- Location: Will County, Illinois, USA
- Nearest city: Wilmington
- Coordinates: 41°23′36″N 88°12′36″W﻿ / ﻿41.39333°N 88.21000°W
- Area: 5,000 acres (2,023 ha)
- Established: 1948
- Governing body: Illinois Department of Natural Resources

= Des Plaines Fish and Wildlife Area =

State park in Will County, Illinois, US

Des Plaines Fish and Wildlife Area is an Illinois state park on 5000 acre in Will County, Illinois, United States. It is located on floodplain adjacent to the confluence of its namesake the Des Plaines River and the Kankakee River to form the Illinois River.

==History==

Prior to 1948 what is now called the Des Plaines Fish and Wildlife Area was owned by the federal government. The Illinois Department of Conservation acquired the site in 1948 and established its use as a recreation area. Additional land was accessed following the completion of Interstate 55 in the 1960s. From that time to 1975, the area was used primarily by hunters and unmanaged day use. The Division of Land Management took over the area in 1976 and since then, extensive upgrading of facilities has occurred. In recent years, more than 350,000 people annually visit Des Plaines—an area of over 5,000 acres, with approximately 200 acres of water.

== Recreation ==

=== Picnicking ===
There are available facilities along the Kankakee River or under the shelter on the banks of Milliken Lake. The sites provide tables, stoves and water. A playground area is also available at the Milliken Lake site.

=== Fishing ===
Open water and Ice fishing are popular. Milliken Lake, as well other bodies of water have panfish, catfish, and bass. The lake is stocked with catchable trout in the spring. The Kankakee River is popular with boaters for walleye and northern pike.

=== Camping ===
Camping areas were closed permanently in March 2010, due to lack of funding.

=== Boating ===
A public boat launch with 3 paved ramps is available on the Kankakee River for boating on the river or its backwaters. Motors are limited to 10 horsepower or less on the backwaters, but there are no limits on the Kankakee River. No boating is allowed on Milliken Lake.

=== Equestrian trail ===
A twelve mile trail is open from mid April through October weather permitting. The trail hours are 6 a.m. to 10 p.m.

=== Hunting ===
Pheasant hunting is the most popular choice for sportsmen at Des Plaines, and the largest pheasant hunting (by permit only) facility in the state is located at the site. For variety, however, there are unlimited numbers of deer, rabbit, dove, and coyote. All hunters are required to have permits and check in at the site office. Waterfowl hunting is available at the nearby Will County Waterfowl Management Area, with hunting blinds being allocated via drawings.

=== Range ===

==== Hand trap range ====
Two hand trap ranges and an archery range are open to the public daily except during pheasant hunting season.

==== Shooting sports ====
In addition to the two hand trap ranges and the archery range. Des Plaines hosts three wingshooting clinics and two Hunter Safety Classes annually. The wingshooting clinics are held on the first weekend following Mother's Day (Youth and Ladies Clinics), on the first weekend in June and the third weekend in September (both are for experienced shooters); the Hunters Safety Classes are available in June and August.
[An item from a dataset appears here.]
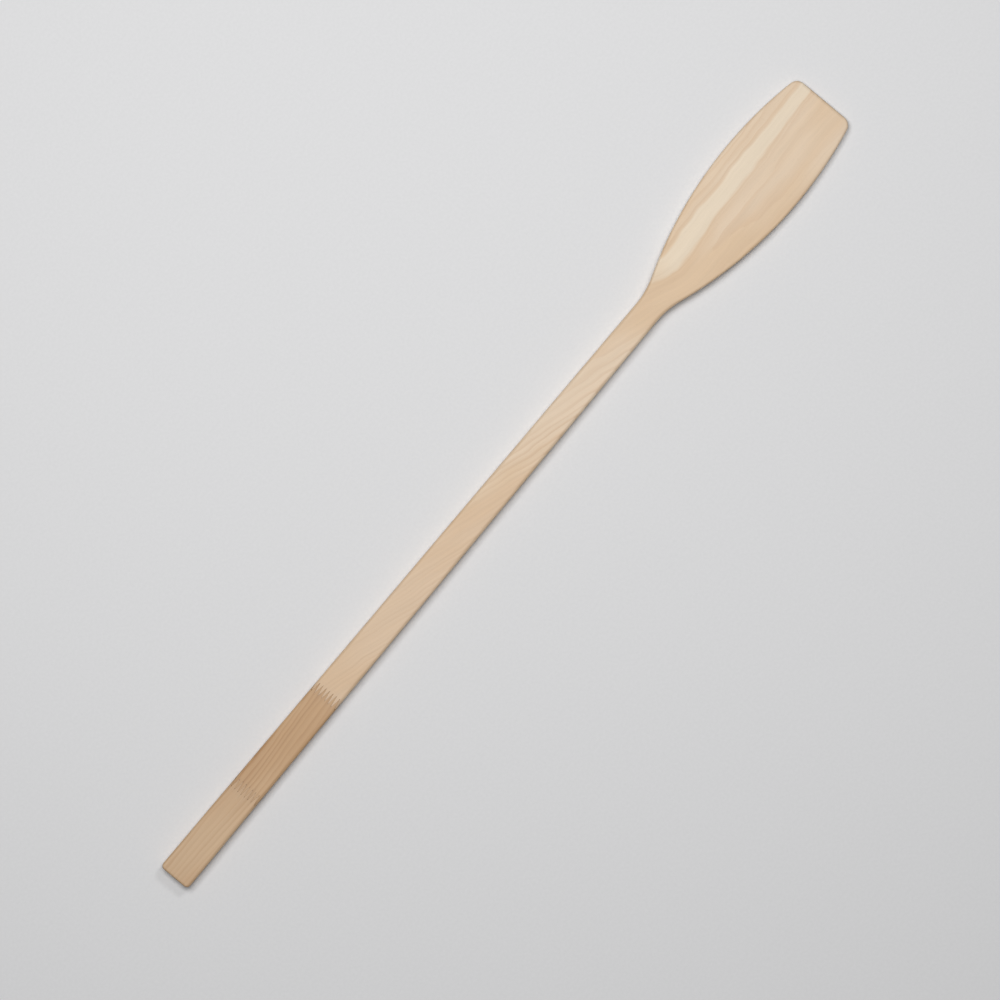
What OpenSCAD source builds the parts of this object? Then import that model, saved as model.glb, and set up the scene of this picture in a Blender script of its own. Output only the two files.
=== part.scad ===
// Long wooden stirring paddle, glued up end to end from three timbers.
// X runs along the paddle towards the blade tip, Y across it, Z up.
// The underside of the handle lies on Z = 0 and the middle of the length is X = 0.

/* [Overall] */
// Length from the sawn grip end to the blade tip, mm
overall_length = 900; // [700:10:1200]

/* [Handle] */
// Handle width at the grip end, mm
grip_width = 31.4; // [26:0.2:38]
// Handle width at the neck, just before the blade opens out, mm
neck_width = 24.4; // [20:0.1:26]
// Thickness of the handle, mm
handle_thickness = 16; // [12:0.5:22]
// Rounding of the handle's long edges, mm
handle_rounding = 3; // [1:0.5:5]
// Rounding of the edges round the sawn grip end, mm
grip_end_rounding = 1.8; // [0.5:0.1:3]
// Corner radius of the grip end seen from above, mm
grip_corner_radius = 4; // [3.5:0.5:8]

/* [Blade] */
// Blade width at its widest, mm
blade_width = 81; // [66:1:100]
// Distance from the tip to the widest part of the blade, mm
widest_from_tip = 85; // [70:1:120]
// Radius of the curved long side of the blade, mm
blade_side_radius = 390; // [300:5:500]
// Radius of the hollow curve between handle and blade, mm
neck_radius = 80; // [50:5:130]
// Corner radius at the tip seen from above, mm
tip_corner_radius = 9; // [5:1:20]
// Thickness of the blade at the tip, mm
tip_thickness = 7; // [6:0.5:11]
// Rounding of the blade's edges, mm
blade_rounding = 2.3; // [1:0.1:2.8]
// Length over which the faces bend from the flat handle into the blade's taper, mm
taper_blend = 60; // [20:5:120]

/* [Finger joints] */
// Distance from the grip end to the middle of the first joint, mm
end_joint_position = 100; // [60:1:150]
// Distance from the grip end to the middle of the second joint, mm
shaft_joint_position = 211; // [180:1:300]
// Length of the cut fingers, mm
finger_length = 10; // [6:0.5:16]
// Distance from one finger to the next, mm
finger_pitch = 3.8; // [3.2:0.1:6]
// Width of the blunt end of a finger, mm
finger_end_width = 0.6; // [0.4:0.1:1]
// Thickness of the cured glue between two fingers, mm
glue_film = 0.15; // [0.1:0.05:0.3]
// Glue filled gap in front of each finger end, mm
finger_end_gap = 0.5; // [0.2:0.1:1]

/* [Hidden] */
tip_x = overall_length / 2;
mid_z = handle_thickness / 2;

// Straight side of the handle, leaning in towards the neck
side_start = [-tip_x, grip_width / 2];
neck_aim = [tip_x - 2.9 * widest_from_tip, neck_width / 2];
side_run = (neck_aim - side_start) / norm(neck_aim - side_start);
side_out = [-side_run.y, side_run.x];

// Centre of the long side's arc
flank_centre = [tip_x - widest_from_tip, blade_width / 2 - blade_side_radius];

// Centre of the hollow neck arc, which touches both the handle side and the blade side
neck_reach = side_start + neck_radius * side_out - flank_centre;
neck_half = neck_reach * side_run;
neck_step = -neck_half - sqrt(pow(neck_half, 2) - neck_reach * neck_reach
    + pow(blade_side_radius + neck_radius, 2));
neck_centre = side_start + neck_radius * side_out + neck_step * side_run;
neck_start = side_start + neck_step * side_run;

// Centre of the tip corner, which touches the tip and the blade side
tip_corner_x = tip_x - tip_corner_radius;
tip_corner = [tip_corner_x, flank_centre.y
    + sqrt(pow(blade_side_radius - tip_corner_radius, 2) - pow(tip_corner_x - flank_centre.x, 2))];

// Centre of the grip corner, which touches the grip end and the handle side
grip_inner = side_start - grip_corner_radius * side_out;
grip_corner = grip_inner
    + side_run * (grip_corner_radius - tip_x - grip_inner.x) / side_run.x;

// Directions at which the arcs meet, degrees
tip_turn = bearing(tip_corner - flank_centre);
neck_turn = bearing(neck_centre - flank_centre);
side_turn = bearing(side_out);

corner_steps = 8;
flank_steps = 28;
neck_steps = 10;
rounding_steps = 5;

// Faces of the board, as a half thickness about the middle
taper_start = neck_start.x;
taper_slope = (handle_thickness - tip_thickness) / 2 / (tip_x - taper_start - taper_blend / 2);

// Fingers
finger_lean = (finger_pitch / 2 - finger_end_width) / finger_length;
film_across = glue_film * sqrt(1 + pow(finger_lean, 2));
finger_middle = finger_pitch / 4 - film_across / 2;
finger_root_half = finger_middle + finger_lean * (finger_length + finger_end_gap) / 2;
finger_end_half = finger_middle - finger_lean * (finger_length - finger_end_gap) / 2;
finger_count = ceil(grip_width / 2 / finger_pitch) + 1;

timber_end = [0.78, 0.64, 0.48];
timber_grip = [0.74, 0.58, 0.41];
timber_blade = [0.86, 0.74, 0.60];
glue_colour = [0.45, 0.31, 0.18];

function bearing(v) = atan2(v.y, v.x);

function spoke(a) = [cos(a), sin(a)];

// Half thickness of the board at x
function half_thickness(x) =
    let (past = max(0, x - taper_start))
    handle_thickness / 2 - taper_slope * (past < taper_blend
        ? pow(past, 2) / 2 / taper_blend
        : past - taper_blend / 2);

// Outline of one long side from tip to grip: place, outward direction, edge rounding
function outline_side() = concat(
    [for (i = [0 : corner_steps])
        let (d = spoke(tip_turn * i / corner_steps))
        [tip_corner + tip_corner_radius * d, d, blade_rounding]],
    [for (i = [1 : flank_steps])
        let (d = spoke(tip_turn + (neck_turn - tip_turn) * i / flank_steps))
        [flank_centre + blade_side_radius * d, d, blade_rounding]],
    [for (i = [1 : neck_steps])
        let (k = i / neck_steps, d = spoke(neck_turn + (side_turn - neck_turn) * k))
        [neck_centre - neck_radius * d, d,
            blade_rounding + (handle_rounding - blade_rounding) * k]],
    [for (i = [0 : corner_steps])
        let (k = i / corner_steps, d = spoke(side_turn + (180 - side_turn) * k))
        [grip_corner + grip_corner_radius * d, d,
            handle_rounding + (grip_end_rounding - handle_rounding) * k]]
);

// One point of the rounded edge, turned from the side wall (0) to the flat face (90)
function edge_point(p, turn, way) =
    let (at = p[0] - p[1] * p[2] * (1 - cos(turn)))
    [at.x, at.y, mid_z + way * (half_thickness(at.x) - p[2] * (1 - sin(turn)))];

// The whole board before it is cut into its three timbers
module board_blank() {
    side = outline_side();
    n = len(side);
    loop = concat(side, [for (i = [n - 1 : -1 : 0])
        let (p = side[i])
        [[p[0].x, -p[0].y], [p[1].x, -p[1].y], p[2]]]);
    m = len(loop);
    turns = [for (j = [0 : rounding_steps]) 90 - 90 * j / rounding_steps];
    rings = concat(
        [for (t = turns) [t, 1]],
        [for (j = [rounding_steps : -1 : 0]) [turns[j], -1]]);
    last = len(rings) - 1;
    points = [for (r = rings) for (p = loop) edge_point(p, r[0], r[1])];
    wall = [for (j = [0 : last - 1]) for (i = [0 : m - 1])
        let (a = j * m + i, b = j * m + (i + 1) % m)
        each [[a, b + m, b], [a, a + m, b + m]]];
    top = [for (i = [0 : n - 2])
        each [[i, i + 1, m - 1 - i], [i + 1, m - 2 - i, m - 1 - i]]];
    base = last * m;
    bottom = [for (t = top) [base + t[2], base + t[1], base + t[0]]];
    polyhedron(points = points, faces = concat(top, wall, bottom), convexity = 4);
}

// Row of fingers across the board; way 1 points them at the blade, -1 at the grip
function finger_row(joint_x, way) =
    let (root_x = joint_x - way * (finger_length + finger_end_gap) / 2,
        end_x = root_x + way * finger_length,
        shift = way > 0 ? 0 : finger_pitch / 2)
    [for (k = [-finger_count : finger_count])
        let (y = k * finger_pitch + shift)
        each [[root_x, y - finger_root_half], [end_x, y - finger_end_half],
            [end_x, y + finger_end_half], [root_x, y + finger_root_half]]];

function backwards(list) = [for (i = [len(list) - 1 : -1 : 0]) list[i]];

function reach_y() = (finger_count + 2) * finger_pitch;

// Everything on the grip side of a row of fingers
module grip_side(joint_x) {
    row = finger_row(joint_x, 1);
    board_prism(concat([[-tip_x - 1, -reach_y()], [row[0].x, -reach_y()]], row,
        [[row[0].x, reach_y()], [-tip_x - 1, reach_y()]]));
}

// Everything on the blade side of a row of fingers
module blade_side(joint_x) {
    row = finger_row(joint_x, -1);
    board_prism(concat([[tip_x + 1, -blade_width], [row[0].x, -blade_width]], row,
        [[row[0].x, blade_width], [tip_x + 1, blade_width]]));
}

module board_prism(outline) {
    translate([0, 0, -1])
        linear_extrude(height = handle_thickness + 2)
            polygon(outline);
}

// Cured glue between two rows of fingers
module joint_glue(joint_x) {
    color(glue_colour)
        intersection() {
            board_blank();
            board_prism(concat(finger_row(joint_x, 1), backwards(finger_row(joint_x, -1))));
        }
}

// Timber 1, the block at the grip end
module grip_end_block() {
    color(timber_end)
        intersection() {
            board_blank();
            grip_side(end_joint_position - tip_x);
        }
}

// Glue of the joint next to the grip end
module grip_joint_glue() {
    joint_glue(end_joint_position - tip_x);
}

// Timber 2, the block between the two joints
module grip_block() {
    color(timber_grip)
        intersection() {
            board_blank();
            blade_side(end_joint_position - tip_x);
            grip_side(shaft_joint_position - tip_x);
        }
}

// Glue of the joint between the grip and the long board
module shaft_joint_glue() {
    joint_glue(shaft_joint_position - tip_x);
}

// Timber 3, the long board with the rest of the handle and the blade
module blade_board() {
    color(timber_blade)
        intersection() {
            board_blank();
            blade_side(shaft_joint_position - tip_x);
        }
}

grip_end_block();
grip_joint_glue();
grip_block();
shaft_joint_glue();
blade_board();
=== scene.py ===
"""A long wooden stirring paddle, glued up from three finger-jointed timbers, on a pale studio floor.

Shapes are worked out in millimetres, in the row frame: X runs along the paddle towards the blade
tip, Y across it and Z up. They become metres when a mesh is made.
"""
import math

import bpy
import numpy as np
from mathutils import Matrix, Vector, noise


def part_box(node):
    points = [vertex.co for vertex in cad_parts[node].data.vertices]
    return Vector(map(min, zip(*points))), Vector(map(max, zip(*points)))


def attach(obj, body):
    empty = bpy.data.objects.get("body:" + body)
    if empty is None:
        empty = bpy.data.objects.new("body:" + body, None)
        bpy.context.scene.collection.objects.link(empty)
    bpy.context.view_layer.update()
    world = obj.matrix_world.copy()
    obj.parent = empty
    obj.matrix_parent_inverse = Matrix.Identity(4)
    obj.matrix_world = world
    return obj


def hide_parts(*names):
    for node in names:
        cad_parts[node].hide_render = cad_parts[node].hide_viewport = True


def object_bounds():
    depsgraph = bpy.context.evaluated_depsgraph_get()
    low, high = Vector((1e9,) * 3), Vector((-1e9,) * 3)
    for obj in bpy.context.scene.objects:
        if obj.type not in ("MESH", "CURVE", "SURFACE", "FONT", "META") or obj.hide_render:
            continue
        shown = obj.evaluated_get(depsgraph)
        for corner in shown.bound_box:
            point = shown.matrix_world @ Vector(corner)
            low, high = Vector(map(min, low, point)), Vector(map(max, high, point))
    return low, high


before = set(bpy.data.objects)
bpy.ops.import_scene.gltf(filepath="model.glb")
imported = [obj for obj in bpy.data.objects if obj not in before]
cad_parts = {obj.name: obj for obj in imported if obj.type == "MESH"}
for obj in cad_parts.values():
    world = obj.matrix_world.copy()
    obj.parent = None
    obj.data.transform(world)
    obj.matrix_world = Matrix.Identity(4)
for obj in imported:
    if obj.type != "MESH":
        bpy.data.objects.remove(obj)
CAD_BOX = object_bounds()

MM = 0.001

# Overall sizes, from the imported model
LENGTH = (CAD_BOX[1].x - CAD_BOX[0].x) / MM
BLADE_WIDTH = (CAD_BOX[1].y - CAD_BOX[0].y) / MM
THICKNESS = (CAD_BOX[1].z - CAD_BOX[0].z) / MM
GRIP_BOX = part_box("grip_end_block")
GRIP_WIDTH = (GRIP_BOX[1].y - GRIP_BOX[0].y) / MM

# Sizes that the model's boxes don't give, in millimetres
NECK_WIDTH = 24.4
WIDEST_FROM_TIP = 85
NECK_AIM_FROM_TIP = 2.9 * WIDEST_FROM_TIP
BLADE_SIDE_RADIUS = 390
NECK_RADIUS = 80
TIP_CORNER_RADIUS = 9
GRIP_CORNER_RADIUS = 4
TIP_THICKNESS = 7
TAPER_BLEND = 60
HANDLE_ROUNDING = 3
BLADE_ROUNDING = 2.3
GRIP_END_ROUNDING = 1.8
END_JOINT_POSITION = 100
SHAFT_JOINT_POSITION = 211
FINGER_LENGTH = 10
FINGER_PITCH = 3.8
FINGER_END_WIDTH = 0.6
GLUE_FILM = 0.15
FINGER_END_GAP = 0.5

# How far the glue's faces lie below the wood's
GLUE_SUNK = 0.04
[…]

==Grant Creek Prairie and Des Plaines Dolomite Prairies==
Included within Des Plaines Fish and Wildlife Area is the 78-acre Grant Creek Prairie Nature Preserve and the 575-acre Des Plaines Dolomite Prairies Land and Water Reserve. Both contain prairie communities; the latter includes 9 acres of rare, dry-mesic dolomite prairie, constituting 50% of the remaining natural community of that type in Illinois.

==Dog training==

The Des Plaines Fish and Wildlife Area is well known for numerous field trials and dog training events held throughout the year.

==Disabled access==

The following programs have disabled accessibility: Hunting, Fishing, Camping, and Picnicking.